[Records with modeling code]
>> start

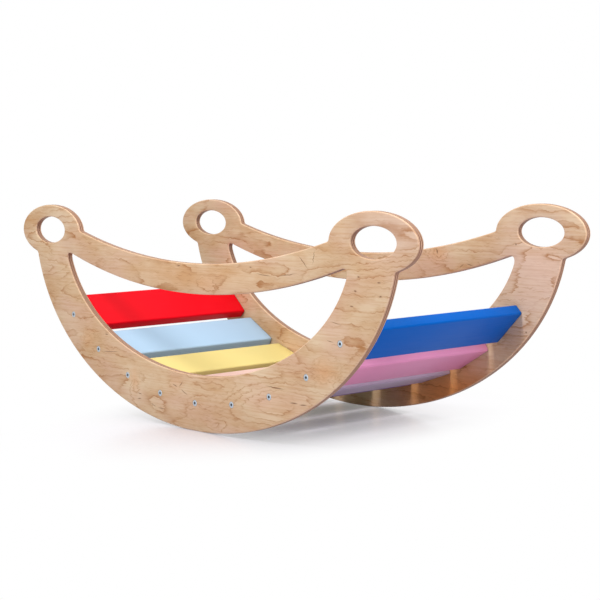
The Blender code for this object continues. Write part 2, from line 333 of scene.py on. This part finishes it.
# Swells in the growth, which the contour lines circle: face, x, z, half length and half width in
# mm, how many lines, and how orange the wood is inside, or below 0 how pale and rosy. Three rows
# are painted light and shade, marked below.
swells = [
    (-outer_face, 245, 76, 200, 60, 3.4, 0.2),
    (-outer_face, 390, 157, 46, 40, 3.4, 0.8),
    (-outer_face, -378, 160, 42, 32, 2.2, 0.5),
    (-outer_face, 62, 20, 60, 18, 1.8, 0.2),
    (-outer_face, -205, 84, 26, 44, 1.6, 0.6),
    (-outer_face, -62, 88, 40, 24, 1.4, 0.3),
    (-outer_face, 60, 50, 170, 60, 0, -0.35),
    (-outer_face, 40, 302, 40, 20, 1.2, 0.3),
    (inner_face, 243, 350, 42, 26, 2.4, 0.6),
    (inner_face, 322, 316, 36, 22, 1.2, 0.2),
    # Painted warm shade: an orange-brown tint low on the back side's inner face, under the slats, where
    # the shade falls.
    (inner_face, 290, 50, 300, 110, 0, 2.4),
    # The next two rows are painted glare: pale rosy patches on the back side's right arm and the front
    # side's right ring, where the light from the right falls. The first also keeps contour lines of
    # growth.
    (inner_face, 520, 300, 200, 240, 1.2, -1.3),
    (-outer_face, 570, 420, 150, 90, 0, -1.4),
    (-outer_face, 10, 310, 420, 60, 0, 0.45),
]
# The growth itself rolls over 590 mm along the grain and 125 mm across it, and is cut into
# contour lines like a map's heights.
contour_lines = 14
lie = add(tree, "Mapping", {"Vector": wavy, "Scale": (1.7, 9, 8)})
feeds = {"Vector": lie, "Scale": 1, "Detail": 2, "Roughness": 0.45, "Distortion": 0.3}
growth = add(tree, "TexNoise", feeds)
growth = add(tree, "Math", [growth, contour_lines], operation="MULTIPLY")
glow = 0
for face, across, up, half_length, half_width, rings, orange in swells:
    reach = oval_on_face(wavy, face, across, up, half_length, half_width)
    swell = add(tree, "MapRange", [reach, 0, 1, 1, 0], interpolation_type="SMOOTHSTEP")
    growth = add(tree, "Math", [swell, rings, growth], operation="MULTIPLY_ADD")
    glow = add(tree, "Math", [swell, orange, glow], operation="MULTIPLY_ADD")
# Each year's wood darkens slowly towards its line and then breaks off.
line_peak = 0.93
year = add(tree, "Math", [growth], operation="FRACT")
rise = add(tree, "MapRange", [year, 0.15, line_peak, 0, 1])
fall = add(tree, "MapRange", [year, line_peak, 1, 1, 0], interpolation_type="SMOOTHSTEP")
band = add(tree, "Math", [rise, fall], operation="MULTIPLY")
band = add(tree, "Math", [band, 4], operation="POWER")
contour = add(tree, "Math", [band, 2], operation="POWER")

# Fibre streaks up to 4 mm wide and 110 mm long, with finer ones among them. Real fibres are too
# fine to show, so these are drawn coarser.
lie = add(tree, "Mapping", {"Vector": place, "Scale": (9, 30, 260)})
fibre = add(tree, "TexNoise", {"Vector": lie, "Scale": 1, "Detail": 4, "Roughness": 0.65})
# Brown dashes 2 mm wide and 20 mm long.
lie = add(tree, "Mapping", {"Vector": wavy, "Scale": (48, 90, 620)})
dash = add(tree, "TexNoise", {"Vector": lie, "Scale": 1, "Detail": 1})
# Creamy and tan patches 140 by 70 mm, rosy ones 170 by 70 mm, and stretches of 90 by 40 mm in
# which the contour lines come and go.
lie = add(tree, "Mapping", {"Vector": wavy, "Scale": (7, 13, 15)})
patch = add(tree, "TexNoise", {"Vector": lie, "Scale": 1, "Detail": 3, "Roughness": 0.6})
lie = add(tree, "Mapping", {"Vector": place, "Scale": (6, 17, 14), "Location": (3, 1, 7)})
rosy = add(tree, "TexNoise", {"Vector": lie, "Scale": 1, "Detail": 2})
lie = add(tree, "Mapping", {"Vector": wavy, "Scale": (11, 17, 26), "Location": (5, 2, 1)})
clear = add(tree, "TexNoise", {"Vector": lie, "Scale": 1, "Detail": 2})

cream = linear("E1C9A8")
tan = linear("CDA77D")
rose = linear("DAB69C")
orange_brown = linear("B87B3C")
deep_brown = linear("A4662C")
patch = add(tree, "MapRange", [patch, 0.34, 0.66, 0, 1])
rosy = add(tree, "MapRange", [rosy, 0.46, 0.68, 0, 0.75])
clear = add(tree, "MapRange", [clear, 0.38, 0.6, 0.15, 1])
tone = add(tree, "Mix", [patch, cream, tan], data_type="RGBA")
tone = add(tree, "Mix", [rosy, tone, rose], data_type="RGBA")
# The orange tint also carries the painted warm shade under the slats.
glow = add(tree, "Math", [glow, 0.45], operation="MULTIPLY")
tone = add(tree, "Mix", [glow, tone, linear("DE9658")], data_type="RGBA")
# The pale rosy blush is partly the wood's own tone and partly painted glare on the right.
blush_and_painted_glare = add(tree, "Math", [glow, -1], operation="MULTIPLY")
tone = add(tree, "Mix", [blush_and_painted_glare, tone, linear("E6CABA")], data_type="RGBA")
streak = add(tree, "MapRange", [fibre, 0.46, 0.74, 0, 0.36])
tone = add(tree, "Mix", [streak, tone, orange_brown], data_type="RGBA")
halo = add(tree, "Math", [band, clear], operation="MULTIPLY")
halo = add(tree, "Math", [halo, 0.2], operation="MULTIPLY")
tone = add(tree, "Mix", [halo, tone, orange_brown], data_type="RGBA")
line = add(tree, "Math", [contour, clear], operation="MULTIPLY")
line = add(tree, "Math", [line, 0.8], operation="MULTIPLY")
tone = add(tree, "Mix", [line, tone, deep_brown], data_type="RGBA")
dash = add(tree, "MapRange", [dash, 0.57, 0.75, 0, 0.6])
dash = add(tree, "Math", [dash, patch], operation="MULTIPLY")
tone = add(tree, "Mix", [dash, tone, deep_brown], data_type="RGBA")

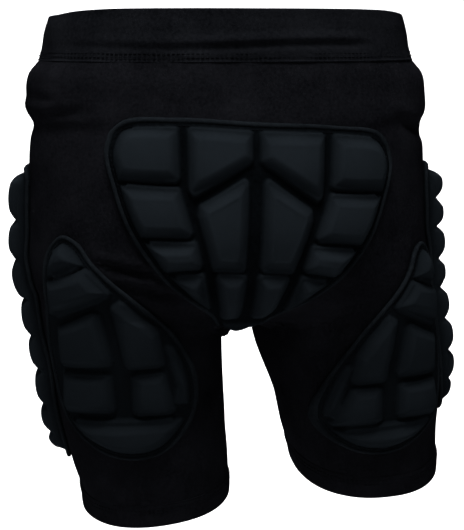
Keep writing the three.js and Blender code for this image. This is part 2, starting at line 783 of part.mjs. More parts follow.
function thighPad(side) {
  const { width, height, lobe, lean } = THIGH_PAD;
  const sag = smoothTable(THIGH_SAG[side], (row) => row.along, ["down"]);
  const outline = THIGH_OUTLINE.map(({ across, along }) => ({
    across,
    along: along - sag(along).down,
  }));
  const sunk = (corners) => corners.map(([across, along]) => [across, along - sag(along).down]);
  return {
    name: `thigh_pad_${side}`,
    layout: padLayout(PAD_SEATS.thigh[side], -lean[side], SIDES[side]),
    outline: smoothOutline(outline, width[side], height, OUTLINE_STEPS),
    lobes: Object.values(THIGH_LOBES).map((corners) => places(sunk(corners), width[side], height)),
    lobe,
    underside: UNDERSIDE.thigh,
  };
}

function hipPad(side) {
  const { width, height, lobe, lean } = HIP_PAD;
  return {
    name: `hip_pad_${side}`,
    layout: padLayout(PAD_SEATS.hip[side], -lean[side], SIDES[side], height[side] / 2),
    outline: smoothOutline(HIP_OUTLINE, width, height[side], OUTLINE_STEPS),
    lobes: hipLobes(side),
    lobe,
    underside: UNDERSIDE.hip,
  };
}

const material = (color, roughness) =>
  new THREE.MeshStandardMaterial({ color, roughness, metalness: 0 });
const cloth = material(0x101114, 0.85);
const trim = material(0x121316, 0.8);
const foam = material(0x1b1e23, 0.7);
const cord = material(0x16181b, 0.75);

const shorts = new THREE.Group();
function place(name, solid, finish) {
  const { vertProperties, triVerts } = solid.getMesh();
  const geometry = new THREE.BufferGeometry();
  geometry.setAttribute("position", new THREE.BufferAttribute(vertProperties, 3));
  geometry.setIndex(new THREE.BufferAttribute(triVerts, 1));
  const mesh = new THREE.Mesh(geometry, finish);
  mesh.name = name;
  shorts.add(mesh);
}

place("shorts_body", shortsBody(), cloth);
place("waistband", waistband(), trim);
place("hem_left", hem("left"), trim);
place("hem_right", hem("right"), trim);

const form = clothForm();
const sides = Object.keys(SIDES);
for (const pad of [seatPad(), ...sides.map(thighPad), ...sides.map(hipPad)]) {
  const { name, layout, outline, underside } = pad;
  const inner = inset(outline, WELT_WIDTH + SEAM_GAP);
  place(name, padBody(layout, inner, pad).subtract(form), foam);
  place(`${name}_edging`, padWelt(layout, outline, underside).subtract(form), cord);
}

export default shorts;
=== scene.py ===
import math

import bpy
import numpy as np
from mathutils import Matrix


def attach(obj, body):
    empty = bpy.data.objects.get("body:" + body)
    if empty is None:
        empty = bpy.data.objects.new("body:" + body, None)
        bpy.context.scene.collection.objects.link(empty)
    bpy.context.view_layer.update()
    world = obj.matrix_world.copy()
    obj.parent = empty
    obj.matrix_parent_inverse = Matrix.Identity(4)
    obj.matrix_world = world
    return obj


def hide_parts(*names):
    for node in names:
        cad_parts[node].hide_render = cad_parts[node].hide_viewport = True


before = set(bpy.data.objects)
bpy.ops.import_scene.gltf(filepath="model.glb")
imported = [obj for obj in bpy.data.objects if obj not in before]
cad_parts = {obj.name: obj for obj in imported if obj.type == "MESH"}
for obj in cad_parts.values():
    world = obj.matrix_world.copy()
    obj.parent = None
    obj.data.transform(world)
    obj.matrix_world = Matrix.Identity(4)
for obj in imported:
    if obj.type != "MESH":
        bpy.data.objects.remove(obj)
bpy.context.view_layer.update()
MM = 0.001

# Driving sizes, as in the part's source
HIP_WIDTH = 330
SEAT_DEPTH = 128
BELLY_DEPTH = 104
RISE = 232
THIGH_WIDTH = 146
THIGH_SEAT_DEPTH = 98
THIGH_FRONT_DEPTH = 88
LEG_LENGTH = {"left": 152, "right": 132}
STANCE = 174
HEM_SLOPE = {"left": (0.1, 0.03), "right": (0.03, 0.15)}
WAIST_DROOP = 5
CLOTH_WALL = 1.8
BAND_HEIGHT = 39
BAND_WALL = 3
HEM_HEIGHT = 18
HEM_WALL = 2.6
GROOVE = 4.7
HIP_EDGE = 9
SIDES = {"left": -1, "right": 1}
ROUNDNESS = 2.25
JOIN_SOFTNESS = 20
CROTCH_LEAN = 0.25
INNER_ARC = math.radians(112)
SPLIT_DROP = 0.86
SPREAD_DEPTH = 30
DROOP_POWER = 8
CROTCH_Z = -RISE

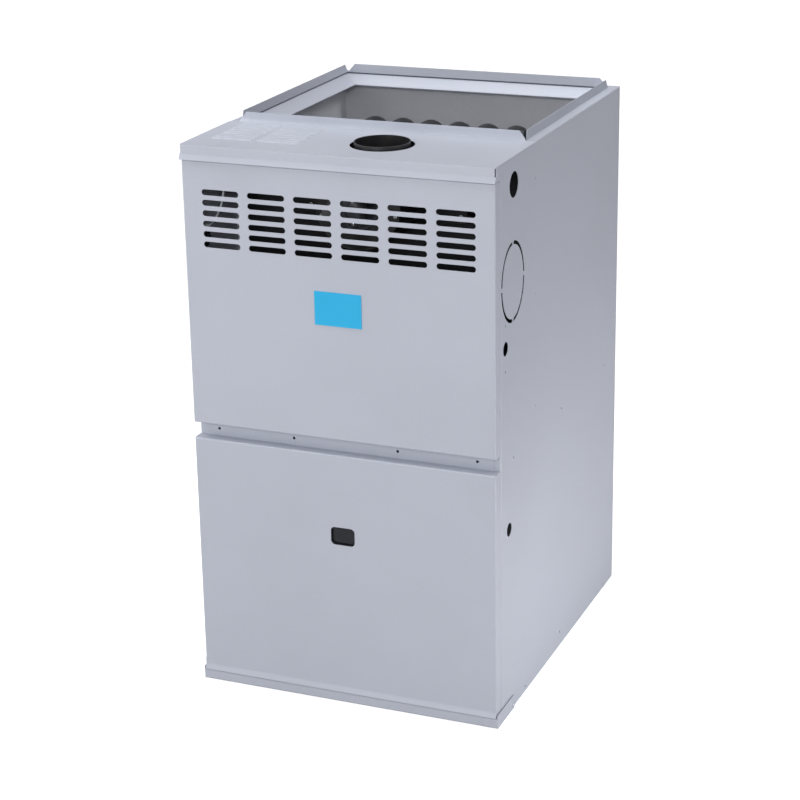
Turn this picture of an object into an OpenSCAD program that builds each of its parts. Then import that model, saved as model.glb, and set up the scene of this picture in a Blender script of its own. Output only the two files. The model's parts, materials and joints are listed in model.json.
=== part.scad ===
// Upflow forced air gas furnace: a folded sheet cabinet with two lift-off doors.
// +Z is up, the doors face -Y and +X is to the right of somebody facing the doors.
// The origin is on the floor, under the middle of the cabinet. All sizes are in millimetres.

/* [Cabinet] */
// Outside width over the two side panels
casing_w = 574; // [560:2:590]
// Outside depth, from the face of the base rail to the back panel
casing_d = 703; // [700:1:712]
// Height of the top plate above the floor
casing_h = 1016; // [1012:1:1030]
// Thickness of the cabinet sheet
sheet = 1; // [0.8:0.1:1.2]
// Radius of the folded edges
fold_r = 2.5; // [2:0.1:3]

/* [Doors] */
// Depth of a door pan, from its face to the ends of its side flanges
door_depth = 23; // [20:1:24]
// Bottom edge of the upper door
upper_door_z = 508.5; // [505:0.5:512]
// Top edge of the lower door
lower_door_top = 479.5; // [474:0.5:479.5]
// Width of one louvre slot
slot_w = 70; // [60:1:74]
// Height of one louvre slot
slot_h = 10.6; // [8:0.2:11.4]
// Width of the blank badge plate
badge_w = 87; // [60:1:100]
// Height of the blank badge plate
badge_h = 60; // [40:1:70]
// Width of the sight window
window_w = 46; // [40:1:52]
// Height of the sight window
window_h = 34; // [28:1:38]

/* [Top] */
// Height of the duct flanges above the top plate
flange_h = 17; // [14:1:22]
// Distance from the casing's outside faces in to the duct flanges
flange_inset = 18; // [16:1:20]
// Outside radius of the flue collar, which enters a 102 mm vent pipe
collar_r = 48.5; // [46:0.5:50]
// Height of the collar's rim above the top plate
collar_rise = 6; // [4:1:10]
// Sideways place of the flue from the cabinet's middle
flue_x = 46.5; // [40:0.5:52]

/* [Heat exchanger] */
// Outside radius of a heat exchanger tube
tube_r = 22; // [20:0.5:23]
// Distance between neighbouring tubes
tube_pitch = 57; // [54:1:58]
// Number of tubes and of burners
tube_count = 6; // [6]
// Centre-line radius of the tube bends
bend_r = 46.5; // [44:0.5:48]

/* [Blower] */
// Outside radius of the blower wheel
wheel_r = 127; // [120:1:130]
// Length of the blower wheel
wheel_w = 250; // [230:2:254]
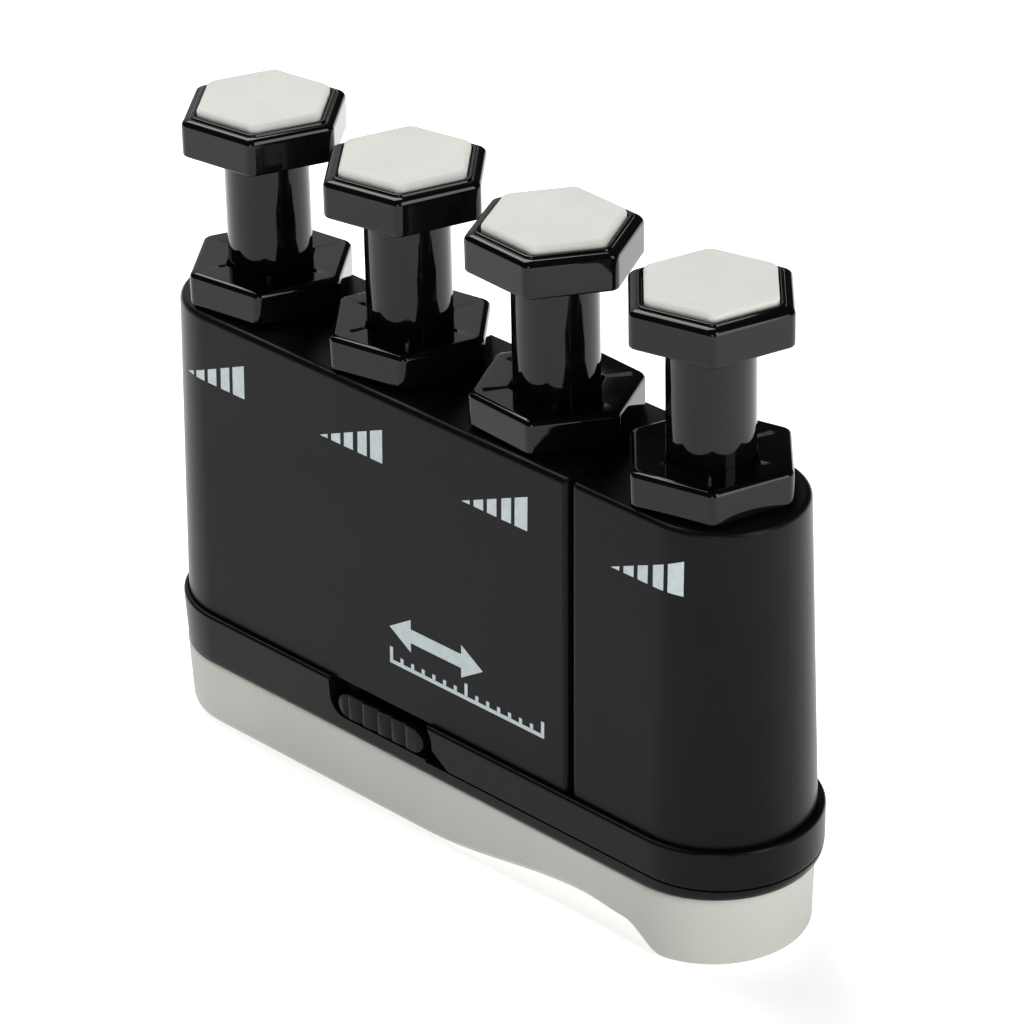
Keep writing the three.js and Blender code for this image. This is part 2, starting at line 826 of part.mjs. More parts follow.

>> end

§ Directions for this task
In the listing, find all lines with the string "update" and copy them.

§ Answer to the problem
    bpy.context.view_layer.update()
bpy.context.view_layer.update()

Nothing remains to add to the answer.